Carlos exhibió entonces su tristeza, pero Buckingham (la reina) no se rompió por dentro porque con las astillas iba y venía la mujer que ahora ha muerto. Y tampoco se rompió Carlos, porque aquello que parecía añicos se había roto hacía mucho rato, tanto que algunos creímos verlo así aquel día de fastos populares que emitían un eco casi gris, o coloreado a desgana con el negro de los malos presagios.

Vi de cerca a la reina en el Prado. Viendo cuadros mayores de nuestra historia, algunos de reyes buenos y de reyes malos, ella se fijó en la capacidad española (de los especialistas españoles) para mejorar los cuadros dañados por el tiempo, entre ellos algunos de Goya, mientras que los técnicos ingleses que se ocupaban de lo mismo en sus pagos británicos parecía que dejaban a medias sus obligaciones de claridad.

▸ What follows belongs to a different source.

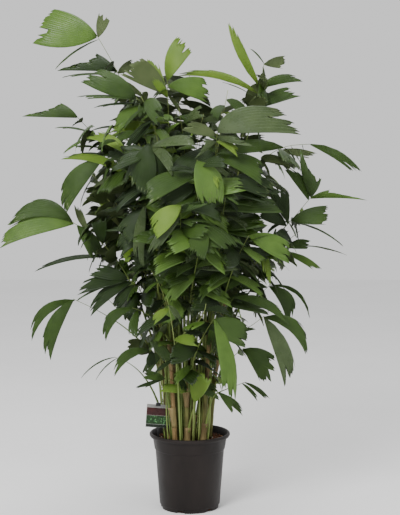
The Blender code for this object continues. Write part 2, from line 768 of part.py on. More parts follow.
def build():
    clear_scene()
    build_pot()
    build_soil()
    build_label()
    space = Space()
    for shape in label_shapes():
        space.add("label", shape)
    fronds = FRONDS + back_fronds()
    canes, choices, tops = share_out(fronds)
    build_canes(canes, space)
    routes = place_stalks(fronds, choices, tops, space)
    growing = [frond for frond in fronds if frond.name in routes]
    leaves = place_leaflets(growing, routes, space)
    finish = material("Leaf", (0.045, 0.125, 0.018), 0.45)
    for frond in growing:
        node = solid(f"frond_{frond.name}", stalk_shape(*routes[frond.name]), finish)
        blades = [solid("leaflet", leaf_shape(leaf), finish) for leaf in leaves[frond.name]]
        combine(node, blades, "UNION")


build()
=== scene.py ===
"""Looks of a fishtail palm in a nursery pot: pot, bark mix, label, canes, stalks and leaflets."""

import math
import random
from collections import namedtuple

import bpy
import numpy as np
from mathutils import Matrix, Vector
from mathutils.bvhtree import BVHTree


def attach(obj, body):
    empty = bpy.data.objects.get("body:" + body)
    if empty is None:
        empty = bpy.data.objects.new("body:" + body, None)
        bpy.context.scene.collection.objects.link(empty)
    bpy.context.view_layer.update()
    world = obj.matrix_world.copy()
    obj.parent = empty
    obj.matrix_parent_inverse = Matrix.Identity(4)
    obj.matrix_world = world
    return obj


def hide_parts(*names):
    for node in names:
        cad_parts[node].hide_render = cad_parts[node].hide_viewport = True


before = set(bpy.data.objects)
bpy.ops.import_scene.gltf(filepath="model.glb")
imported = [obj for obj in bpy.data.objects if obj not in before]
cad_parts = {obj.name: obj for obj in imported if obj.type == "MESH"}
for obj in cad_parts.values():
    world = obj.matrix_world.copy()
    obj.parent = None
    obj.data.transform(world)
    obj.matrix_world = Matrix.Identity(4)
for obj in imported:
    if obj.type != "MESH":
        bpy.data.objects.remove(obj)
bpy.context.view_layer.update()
bpy.ops.object.select_all(action="DESELECT")

# The nursery pot is one thin moulding of dark recycled plastic: a tapered tub with a foot ring,
# a step under its collar and a rolled lip. Its profile is extruded upwards from a circle, down
# the inside again, and six drain notches are cut through the foot.
MM = 0.001
UP = Vector((0, 0, 1))
POT_WALL = 2 * MM
POT_FLOOR = 2.5 * MM
POT_OUTSIDE = [
    (0.0855, 0.0),
    (0.0870, 0.0110),
    (0.0898, 0.0125),
    (0.1025, 0.1760),
    (0.1050, 0.1785),
    (0.1105, 0.2120),
    (0.1175, 0.2140),
    (0.1200, 0.2185),
    (0.1195, 0.2235),
    (0.1170, 0.2255),
    (0.1135, 0.2250),
]
DRAIN_COUNT = 6
DRAIN_RADIUS = 0.014
DRAIN_SUNK = 0.005
DRAIN_FIRST_DEG = -108
DRAIN_REACH = (0.074, 0.100)
DRAIN_ROUND = 40
POT_ROUND = 128
POT_EDGE = 0.5 * MM
POT_EDGE_ANGLE = math.radians(28)
POT_SMOOTH_ANGLE = math.radians(34)
FOOT_INSET = 0.5
DULL = 0.2
NOISE_RANGE = (0.3, 0.7)
TONE_DETAIL = 4
FINE_DETAIL = 3
GLOSS_PATCHES = 2.3
ROUGHER = 0.08
SMOOTHER = 0.06


def effect(name, inputs, outputs):
    """A node group with named inputs and outputs, and the sockets at its two ends."""
    group = bpy.data.node_groups.new(name, "ShaderNodeTree")
    for socket in inputs:
        kind = "NodeSocketVector" if socket == "Stretch" else "NodeSocketFloat"
        group.interface.new_socket(socket, in_out="INPUT", socket_type=kind)
    for socket in outputs:
        group.interface.new_socket(socket, in_out="OUTPUT", socket_type="NodeSocketFloat")
    return group, group.nodes.new("NodeGroupInput").outputs, group.nodes.new("NodeGroupOutput").inputs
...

Hizo otras cosas cuando vino, pero en lo que me fijé más fue en algo que siempre hizo, hasta el final, excepto quizá cuando recibió a la sucesora de Johnson al frente del Gobierno. A esa mujer que se parece a la Thatcher le dio la mano, le sonrió incluso, y eso que estaba en la senda final e irremediable. Quizá la última mano que estrechó en su vida. No era frecuente que diera la mano. Es más: en las manifestaciones en que hubiera mucho público y ella tuviera que cumplir el rito de saludar a la mayoría (es decir, al pueblo), ella llevaba muy agarrado a las manos un bolsito del que jamás se desprendía.

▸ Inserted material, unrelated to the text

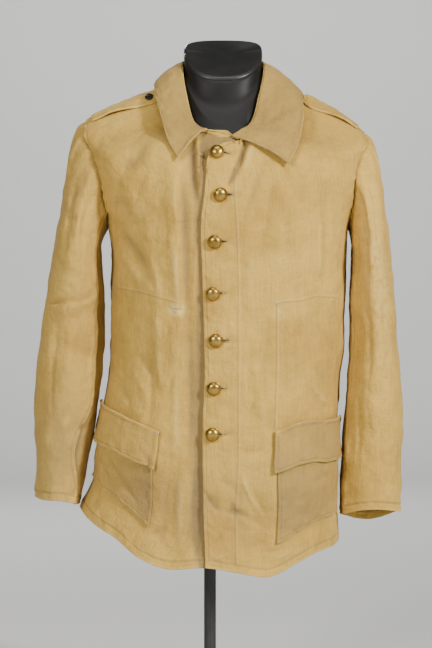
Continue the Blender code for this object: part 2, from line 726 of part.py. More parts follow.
def make_sleeve(side, finish):
    """Top and under sleeve of one side, apart at the front and back seams."""
    surface = sleeve_surface(side)
    share = np.concatenate([np.linspace(0.0, ARM_SHARE, ARM_ROWS),
                            np.linspace(ARM_SHARE, 1.0, CAP_ROWS + 1)[1:]])[:, None]
    seam = math.degrees(SEAM_GAP / 2 / SLEEVE_MEAN_RADIUS)
    front = FRONT_SEAM[side] + (FRONT_SEAM_AT_ARMHOLE - FRONT_SEAM[side]) * ease(ARM_SHARE, 1.0, share)
    halves = (("top", front + seam, BACK_SEAM - seam, TOP_SLEEVE_COLUMNS),
              ("under", BACK_SEAM - 360.0 + seam, front - seam, UNDER_SLEEVE_COLUMNS))
    for half, start, end, count in halves:
        angle = start + (end - start) * np.linspace(0.0, 1.0, count)[None, :]
        angle, shares = np.broadcast_arrays(angle, share)
        outer = surface(angle, shares)
        normal = surface_normal(surface, angle, shares, *SLEEVE_STEPS) * side
        sheet_solid(f"sleeve_{WEARER[side]}_{half}", outer, outer - normal * WALL, finish)


def roll_point(turn):
    """Roll line of the collar: an oval round the neck that falls towards the front."""
    across, along = ring_offset(turn, np.where(np.cos(np.radians(turn)) < 0, ROLL_BACK_POWER, 2.0))
    y = (ROLL_FRONT_Y + ROLL_BACK_Y) / 2 + (ROLL_BACK_Y - ROLL_FRONT_Y) / 2 * along
    z = smooth(roll["turn"], roll["height"], np.abs(wrapped(turn)))
    return np.stack([NECK_X + ROLL_HALF_WIDTH * across, y, z], axis=-1)


def stand_surface(turn, share):
    """Collar band: straight from the neckline to the roll line, lower towards the end of its tab."""
    turn, share = np.broadcast_arrays(np.asarray(turn, float), np.asarray(share, float))
    top_share = np.sqrt(1 - ease(STAND_END - TAB_ROUND, STAND_END + 1.0, turn)**2)
    at_neckline = np.full(turn.shape, 1.0)
    inward = body_normal(turn, at_neckline) * underlap_drop(turn, at_neckline)[..., None]
    low = body(turn, at_neckline) - inward + np.array([0.0, 0.0, NECKLINE_GAP])
    under_fall = WALL + SEAM_GAP
    sideways = np.stack([np.sin(np.radians(turn)), -np.cos(np.radians(turn)), np.ones(turn.shape)], axis=-1)
    high = roll_point(turn) - sideways * under_fall
    return low + (high - low) * (share * top_share)[..., None]


def make_collar_stand(finish):
    turn = np.linspace(STAND_START, STAND_END, STAND_COLUMNS)[None, :]
    share = np.linspace(0.0, 1.0, STAND_ROWS)[:, None]
    turn, share = np.broadcast_arrays(turn, share)
    outer = stand_surface(turn, share)
    normal = surface_normal(stand_surface, turn, share, *STAND_STEPS)
    sheet_solid("collar_stand", outer, outer - normal * WALL, finish)


def clear_of_body(points):
    """Points nearer to the body than a layer of cloth are moved out, further over the right strap."""
    turns, rises = np.meshgrid(CLEAR_TURNS, CLEAR_RISES)
    turns, rises = turns.ravel(), rises.ravel()
    surface, normals = body(turns, rises), body_normal(turns, rises)
    flat = points.reshape(-1, 3)
    nearest = np.argmin(((flat[:, None, :] - surface[None]) ** 2).sum(axis=-1), axis=1)
    over_strap = np.exp(-((turns[nearest] + FALL_STRAP_TURN) / FALL_STRAP_SPREAD)**4)
    wanted = WALL + FALL_GAP + FALL_STRAP_LIFT * over_strap
    lift = ((flat - surface[nearest]) * normals[nearest]).sum(axis=-1)
    moved = flat + normals[nearest] * np.maximum(wanted - lift, 0.0)[:, None]
    return moved.reshape(points.shape)


def fall_surface(turn, share):
    """Collar fall: from the roll line out and down to its edge, bulging a little between them."""
    turn, share = np.broadcast_arrays(np.asarray(turn, float), np.asarray(share, float))
    start = roll_point(turn)
    end = np.stack([smooth(fall["roll_turn"], fall[name], turn) for name in FALL_COLUMNS[1:]], axis=-1)
    out = np.stack([np.sin(np.radians(turn)), -np.cos(np.radians(turn)), np.ones(turn.shape)], axis=-1)
    bulge = FALL_BULGE * 4 * share * (1 - share)
    free = start + (end - start) * share[..., None] + out * bulge[..., None] / math.sqrt(2)
    return clear_of_body(free)


def make_collar_fall(finish):
    """Fall of the collar; its rows run from the edge up, so that the grid faces out."""
    turn = np.linspace(FALL[0][0], FALL[-1][0], FALL_COLUMN_COUNT)[None, :]
    share = np.linspace(1.0, 0.0, FALL_ROWS)[:, None]
    turn, share = np.broadcast_arrays(turn, share)
    outer = fall_surface(turn, share)
    normal = -surface_normal(fall_surface, turn, share, *FALL_STEPS)
    sheet_solid("collar_fall", outer, outer - normal * WALL, finish)


def strap_grid(side, along, across):
    """Turn and rise of strap points: along from the sleeve seam, across in widths of the strap."""
    rise = STRAP_START_RISE + (STRAP_END_RISE[side] - STRAP_START_RISE) * along
    centre = side * (90.0 - STRAP_FORWARD[0] - (STRAP_FORWARD[1] - STRAP_FORWARD[0]) * along)
    per_degree = np.linalg.norm(body(centre + 1.0, rise) - body(centre - 1.0, rise), axis=-1) / 2
    into_round = np.clip((along - 1 + STRAP_ROUND) / STRAP_ROUND, 0.0, 1.0)
    half = STRAP_HALF_WIDTH * np.sqrt(1 - STRAP_TIP_CUT * into_round**2)
    return centre + across * half / per_degree, rise


def make_strap(side, finish):
    along = np.linspace(0.0, 1.0, STRAP_ROWS)[:, None]
    across = np.linspace(-1.0, 1.0, STRAP_COLUMNS)[None, :]
    along, across = np.broadcast_arrays(along, across)
    turn, rise = strap_grid(side, along, across)
    lift = np.full(turn.shape, STRAP_GAP + WALL)
    body_sheet(f"shoulder_strap_{WEARER[side]}", turn, rise, lift, WALL, finish)


def skirt_rise(turn, z):
    """Rise of the skirt point at this turn and height."""
    low = hem_height(turn)
    return WAIST_RISE * (z - low) / (WAIST_Z - low)


def flap_heights(side, share):
    table = flap[side]
    return (smooth(table["share"], table["top_z"], share), smooth(table["share"], table["bottom_z"], share))


def make_pocket(side, finish):
    """Patch pocket: its mouth lies under the flap and its lower edge follows the hem."""
    share = np.linspace(0.0, 1.0, POCKET_COLUMNS)[None, :]
    up = np.linspace(0.0, 1.0, POCKET_ROWS)[:, None]
    turn = side * (POCKET_FRONT[side] + (POCKET_SIDE[side] - POCKET_FRONT[side]) * share)
    bottom = hem_height(turn) + POCKET_ABOVE_HEM
    top = flap_heights(side, share)[0] - POCKET_MOUTH_DROP
    z = bottom + (top - bottom) * up
    turn = np.broadcast_to(turn, z.shape)
    grid_turn, grid_z = (turn, z) if side > 0 else (turn[:, ::-1], z[:, ::-1])
    lift = np.full(z.shape, PATCH_GAP + PATCH_WALL)
    body_sheet(f"pocket_{WEARER[side]}", grid_turn, skirt_rise(grid_turn, grid_z), lift, PATCH_WALL, finish)


def make_flap(side, finish):
    share = np.linspace(0.0, 1.0, FLAP_COLUMN_COUNT)[None, :]
    up = np.linspace(0.0, 1.0, FLAP_ROWS)[:, None]
    turn = side * (FLAP_FRONT[side] + (FLAP_SIDE[side] - FLAP_FRONT[side]) * share)
    top, bottom = flap_heights(side, share)
    z = bottom + (top - bottom) * up
    turn = np.broadcast_to(turn, z.shape)
    grid_turn, grid_z = (turn, z) if side > 0 else (turn[:, ::-1], z[:, ::-1])
    lift = np.full(z.shape, PATCH_GAP + PATCH_WALL + CLOTH_GAP + WALL)
    body_sheet(f"pocket_flap_{WEARER[side]}", grid_turn, skirt_rise(grid_turn, grid_z), lift, WALL, finish)


def button_profile(radius, dome):
    """Radius and height pairs: a shank, a flat underside, a rolled rim and a dome."""
    shank = radius * SHANK_WIDTH
    under = HARD_GAP + SHANK_LENGTH
    rim = under + RIM_HEIGHT
    dome_angles = np.radians(DOME_ANGLES)
    over_rim = list(zip(radius * np.cos(dome_angles), rim + dome * np.sin(dome_angles)))
    return [(shank, HARD_GAP), (shank, under), (radius * UNDERSIDE_WIDTH, under), (radius, rim)] + over_rim


def stand_on(made, point, normal):
    made.location = Vector(point)
    made.rotation_mode = "QUATERNION"
    made.rotation_quaternion = Vector(normal).to_track_quat("Z", "Y")


def make_buttons(brass, dark):
    for number, (x, z) in enumerate(BUTTONS, start=1):
        turn, rise = place_on_front(x, z)
        profile = button_profile(BUTTON_RADIUS, BUTTON_DOME)
        button = turned_solid(f"button_{number}", profile, BUTTON_SEGMENTS, brass)
        stand_on(button, body(turn, rise), body_normal(turn, rise))
    along, across = np.array(STRAP_BUTTON_PLACE)
    turn, rise = strap_grid(-1, along, across)
    normal = body_normal(turn, rise)
    seat = body(turn, rise) + normal * (STRAP_GAP + WALL)
    profile = button_profile(STRAP_BUTTON_RADIUS, STRAP_BUTTON_DOME)
    button = turned_solid("strap_button_right", profile, STRAP_BUTTON_SEGMENTS, dark)
    stand_on(button, seat, normal)


def form_ring(rise, turn):
    """Ring of the torso: the body surface moved in, level below the waist."""
    rise = np.full(turn.shape, rise)
    top = ease(*FORM_SHOULDER_RISES, rise) * np.abs(np.sin(np.radians(turn)))**FORM_SHOULDER_POWER
    clearance = FORM_CLEARANCE + (FORM_SHOULDER_CLEARANCE - FORM_CLEARANCE) * top
    clearance = clearance + FORM_NECKLINE_EXTRA * ease(*FORM_NECKLINE_RISES, rise)
    point = plain_body(turn, rise) - plain_normal(turn, rise) * clearance[..., None]
    level = FORM_BOTTOM_Z + (WAIST_Z - FORM_BOTTOM_Z) * (rise - FORM_RISES[0]) / (WAIST_RISE - FORM_RISES[0])
    point[..., 2] = np.where(rise < WAIST_RISE, level, point[..., 2])
    return point


def neck_ring(row, turn):
    """Oval ring of the neck, its front lower than its back."""
    half_width, front_y, back_y, front_z, side_z, back_z = (neck[name][row] for name in NECK_COLUMNS)
    across, along = ring_offset(turn, NECK_CORNER_POWER[row])
    x = NECK_X + half_width * across
    y = (front_y + back_y) / 2 + (back_y - front_y) / 2 * along
    front_slope = (front_z - side_z) * np.abs(along)**NECK_SLOPE_POWER["front"][row]
    back_slope = (back_z - side_z) * np.abs(along)**NECK_SLOPE_POWER["back"][row]
    z = side_z + np.where(along < 0, front_slope, back_slope)
    return np.stack([x, y, z], axis=-1)


def make_form(plastic, steel):
    """Torso, neck cap, pole and base plate."""
    turn = np.linspace(0.0, 360.0, FORM_COLUMNS, endpoint=False)
    rings = [form_ring(rise, turn) for rise in FORM_RISES]
    sole = rings[0].copy()
    centre = sole.mean(axis=0)
    sole[:, :2] = centre[:2] + (sole[:, :2] - centre[:2]) * FORM_SOLE_WIDTH
    sole[:, 2] = FORM_BOTTOM_Z - FORM_BOTTOM_ROUND
    rings = [sole] + rings + [neck_ring(row, turn) for row in range(len(NECK))]
    ringed_solid("form_torso", np.array(rings), plastic)

    rim = neck_ring(len(NECK) - 1, turn)
    middle = rim.mean(axis=0)
    slope = np.cross(rim[FORM_COLUMNS // 4] - rim[3 * FORM_COLUMNS // 4], rim[FORM_COLUMNS // 2] - rim[0])
    slope = slope / np.linalg.norm(slope)
    cap = [middle + (rim - middle) * width + slope * (HARD_GAP + CAP_THICKNESS * level)
           for width, level in CAP_LAYERS]
    ringed_solid("neck_cap", np.array(cap), plastic)

    pole_top = FORM_BOTTOM_Z - FORM_BOTTOM_ROUND - HARD_GAP
    pole = ((POLE_RADIUS, BASE_HEIGHT + HARD_GAP), (POLE_RADIUS, pole_top))
    turned_solid("form_pole", pole, POLE_SEGMENTS, steel)
    plate = ((BASE_RADIUS - BASE_LOWER_ROUND, 0.0), (BASE_RADIUS, BASE_LOWER_ROUND),
             (BASE_RADIUS, BASE_HEIGHT - BASE_UPPER_ROUND), (BASE_RADIUS - BASE_UPPER_ROUND, BASE_HEIGHT))
    turned_solid("base_plate", plate, BASE_SEGMENTS, steel)


def make_tunic():
    cloth = material("khaki_drill", CLOTH_COLOUR, 0.92)
    brass = material("aged_brass", BRASS_COLOUR, 0.38, 0.9)
    dark = material("dark_button", DARK_BUTTON_COLOUR, 0.3)
    plastic = material("black_form", FORM_COLOUR, 0.3)
    steel = material("black_steel", STEEL_COLOUR, 0.45)
    make_front_left(cloth)
    make_front_right(cloth)
    make_back(cloth)
    for side in (-1, 1):
        make_sleeve(side, cloth)
        make_strap(side, cloth)
        make_pocket(side, cloth)
        make_flap(side, cloth)
    make_collar_stand(cloth)
    make_collar_fall(cloth)
    make_buttons(brass, dark)
    make_form(plastic, steel)


if __name__ == "__main__":
    make_tunic()
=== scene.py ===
"""Worn khaki drill tunic, buttoned up on a limbless black dress form with a pole and a round base.

Metres, +Z up, the front towards -Y. Left and right are the wearer's, so the left front is on the +X
side. The body of the tunic is one surface of turn (degrees round it: 0 front, 90 at +X, 180 back) and
rise (0 hem, 1 neckline). Each cut piece is a stretch of it with both faces of the cloth and its turned
edges, and what is sewn on lies on the same points, lifted by the layers under it.
"""

import math

import bpy
import numpy as np
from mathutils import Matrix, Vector


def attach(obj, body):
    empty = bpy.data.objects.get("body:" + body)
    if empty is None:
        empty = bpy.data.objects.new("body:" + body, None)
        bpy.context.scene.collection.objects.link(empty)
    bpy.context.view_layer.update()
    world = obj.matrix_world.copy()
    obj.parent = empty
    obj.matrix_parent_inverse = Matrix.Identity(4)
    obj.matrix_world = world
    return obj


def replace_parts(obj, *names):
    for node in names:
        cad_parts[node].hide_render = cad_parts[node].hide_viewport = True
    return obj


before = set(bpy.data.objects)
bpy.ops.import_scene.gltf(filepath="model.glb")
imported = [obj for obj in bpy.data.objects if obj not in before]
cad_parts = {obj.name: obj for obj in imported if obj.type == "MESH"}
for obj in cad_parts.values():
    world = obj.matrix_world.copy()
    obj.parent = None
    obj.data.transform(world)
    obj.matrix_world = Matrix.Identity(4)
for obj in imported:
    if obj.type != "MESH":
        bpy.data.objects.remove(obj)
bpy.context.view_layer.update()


def tenths(*rows, angles=()):
    """Rows given in tenths of a millimetre, as metres. Columns that are angles stay in degrees."""
    return tuple(tuple(value if column in angles else value / 10000 for column, value in enumerate(row))
                 for row in rows)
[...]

En el curso de aquel viaje madrileño de Isabel II le pregunté a quienes sabían qué demonios llevaba en el bolso la reina. Uno de los que sabía me dijo la verdad, que parece una metáfora de Borges: nada, la reina no llevaba nada en el bolso. Era puro atrezzo, como en el teatro o como en las películas. Pienso que ella fue una gran actriz, es imposible sobrevivir a un mundo tan difícil, aunque tan acolchado, como el que tuvo que lidiar sin algunas dotes de actriz, sin simular el disgusto o sin mantener en su sitio la sonrisa que no le apeteciera exhibir.

God save the Queen. ¿Y Carlos? Lleva falda escocesa, pero nunca se le vio con un bolso de mano.